■ Information provided:
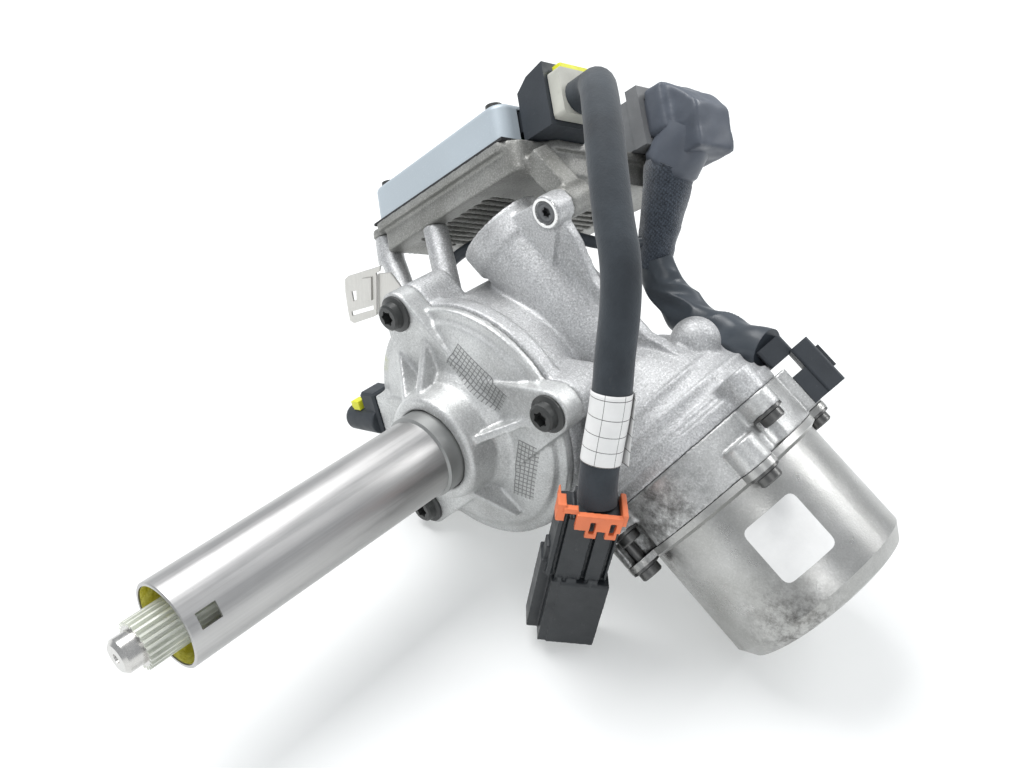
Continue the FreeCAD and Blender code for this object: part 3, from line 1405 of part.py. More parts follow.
parts["motor_can"] = make_motor_can()
parts["motor_screws"] = flange_screws(motor_lug_angles, can_start_x + can_flange_depth, can_flange_depth + 9)
parts["rotor_shaft"] = make_rotor_shaft()
parts["rotor_core"] = make_rotor_core()
parts["rotor_magnets"] = make_rotor_magnets()
parts["stator_core"] = make_stator_core()
parts["stator_windings"] = make_windings()
parts["motor_plug"] = make_motor_plug()
parts["unit_base"] = make_unit_base()
parts["unit_lid"] = make_unit_lid()
parts["lid_screws"] = make_lid_screws()
parts["circuit_board"] = make_circuit_board()
parts["power_header"] = make_power_header()
parts["signal_header"] = make_signal_header()
parts["loom_plug"] = make_loom_plug()
parts["plug_lock"] = make_plug_lock()
parts["lead_plug"] = make_lead_plug()
parts["ear_screw"] = make_ear_screw()
parts["clip_bracket"] = make_clip_bracket()
parts["loom_connector"] = make_loom_connector()
parts["loom"] = make_cord("loom", loom_route, loom_r).cut(parts["loom_connector"])
parts["connector_lock"] = make_connector_lock()
parts["sensor_lead"] = make_cord("sensor_lead", sensor_route, wire_r)
parts["lead_tape"] = make_lead_tape(parts["sensor_lead"])
parts["lead_sleeve"] = make_lead_sleeve(parts["lead_tape"], parts["sensor_lead"])

print("roll", round(math.degrees(roll), 2), "floor", round(floor_z, 2), "centre distance",
      round(centre_distance, 2))
for name, shape in parts.items():
    placed = shape.copy()
    placed.Placement = roll_place.multiply(placed.Placement)
    placed.exportStep(f"parts/{name}.step")
    solids = len(placed.Solids)
    print(name, "solids", solids, "volume", round(placed.Volume), "valid", placed.isValid())
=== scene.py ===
import bmesh
import bpy
import math
from mathutils import Matrix, Vector, noise


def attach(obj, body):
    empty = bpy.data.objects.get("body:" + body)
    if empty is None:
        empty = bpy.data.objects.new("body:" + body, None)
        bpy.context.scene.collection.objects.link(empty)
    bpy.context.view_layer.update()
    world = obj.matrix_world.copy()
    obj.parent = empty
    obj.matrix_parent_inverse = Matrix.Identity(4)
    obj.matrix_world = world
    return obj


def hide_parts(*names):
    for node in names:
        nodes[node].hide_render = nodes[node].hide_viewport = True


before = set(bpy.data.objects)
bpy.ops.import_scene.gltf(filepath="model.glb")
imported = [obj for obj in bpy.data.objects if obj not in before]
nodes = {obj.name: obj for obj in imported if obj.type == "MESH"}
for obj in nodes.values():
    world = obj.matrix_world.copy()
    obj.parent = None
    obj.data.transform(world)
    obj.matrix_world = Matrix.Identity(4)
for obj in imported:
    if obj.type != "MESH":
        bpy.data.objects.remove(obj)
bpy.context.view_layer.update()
print("frame loaded:", len(nodes), "nodes")

# The unit's own drawing directions: column along Y, motor along X, before it is rolled onto the floor
rollAngle = 0.510713
originShift = 0.150
floorLevel = -0.0705


def placed(x, y, z):  # a point of the drawing, in millimetres, to its place in the model
    c, s = math.cos(rollAngle), math.sin(rollAngle)
    return Vector(((x * c + z * s) / 1000, y / 1000 + originShift, (z * c - x * s) / 1000))


def turned(x, y, z):  # a direction of the drawing
    return (placed(x, y, z) - placed(0, 0, 0)).normalized()


unitCorner = Vector((-85.9, 0.5, 91.9))
unitLong = Vector((0.34202, 0.0, 0.93969))
unitWide = Vector((0.38968, 0.90996, -0.14183))
unitUp = Vector((-0.85508, 0.41469, 0.31123))


def onUnit(x, y, z):  # a point in the control unit's own frame, in millimetres
    return placed(*(unitCorner + unitLong * x + unitWide * y + unitUp * z))


wormHeight = 53.7


def onWorm(x, radius, degrees):  # a point round the motor axis: 0 lies on +Y and 90 on +Z
    a = math.radians(degrees)
    return placed(x, radius * math.cos(a), wormHeight + radius * math.sin(a))


# Helpers for objects, meshes and modifiers
sameSpot = 1e-6


def choose(piece):  # selects one object alone and makes it the active one
    bpy.ops.object.select_all(action="DESELECT")
    bpy.context.view_layer.objects.active = piece
    piece.select_set(True)


def newObject(name, data):
    thing = bpy.data.objects.new(name, data)
    bpy.context.scene.collection.objects.link(thing)
    return thing


def newPiece(name, body, material, shape):  # shape is a bmesh, which is let go here
    mesh = bpy.data.meshes.new(name)
    shape.to_mesh(mesh)
    shape.free()
    mesh.materials.append(material)
    piece = newObject(name, mesh)
    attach(piece, body)
    return piece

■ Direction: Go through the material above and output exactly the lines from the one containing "for name, shape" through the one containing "floorLevel = -0.0705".

■ Completed exercise:
for name, shape in parts.items():
    placed = shape.copy()
    placed.Placement = roll_place.multiply(placed.Placement)
    placed.exportStep(f"parts/{name}.step")
    solids = len(placed.Solids)
    print(name, "solids", solids, "volume", round(placed.Volume), "valid", placed.isValid())
=== scene.py ===
import bmesh
import bpy
import math
from mathutils import Matrix, Vector, noise


def attach(obj, body):
    empty = bpy.data.objects.get("body:" + body)
    if empty is None:
        empty = bpy.data.objects.new("body:" + body, None)
        bpy.context.scene.collection.objects.link(empty)
    bpy.context.view_layer.update()
    world = obj.matrix_world.copy()
    obj.parent = empty
    obj.matrix_parent_inverse = Matrix.Identity(4)
    obj.matrix_world = world
    return obj


def hide_parts(*names):
    for node in names:
        nodes[node].hide_render = nodes[node].hide_viewport = True


before = set(bpy.data.objects)
bpy.ops.import_scene.gltf(filepath="model.glb")
imported = [obj for obj in bpy.data.objects if obj not in before]
nodes = {obj.name: obj for obj in imported if obj.type == "MESH"}
for obj in nodes.values():
    world = obj.matrix_world.copy()
    obj.parent = None
    obj.data.transform(world)
    obj.matrix_world = Matrix.Identity(4)
for obj in imported:
    if obj.type != "MESH":
        bpy.data.objects.remove(obj)
bpy.context.view_layer.update()
print("frame loaded:", len(nodes), "nodes")

# The unit's own drawing directions: column along Y, motor along X, before it is rolled onto the floor
rollAngle = 0.510713
originShift = 0.150
floorLevel = -0.0705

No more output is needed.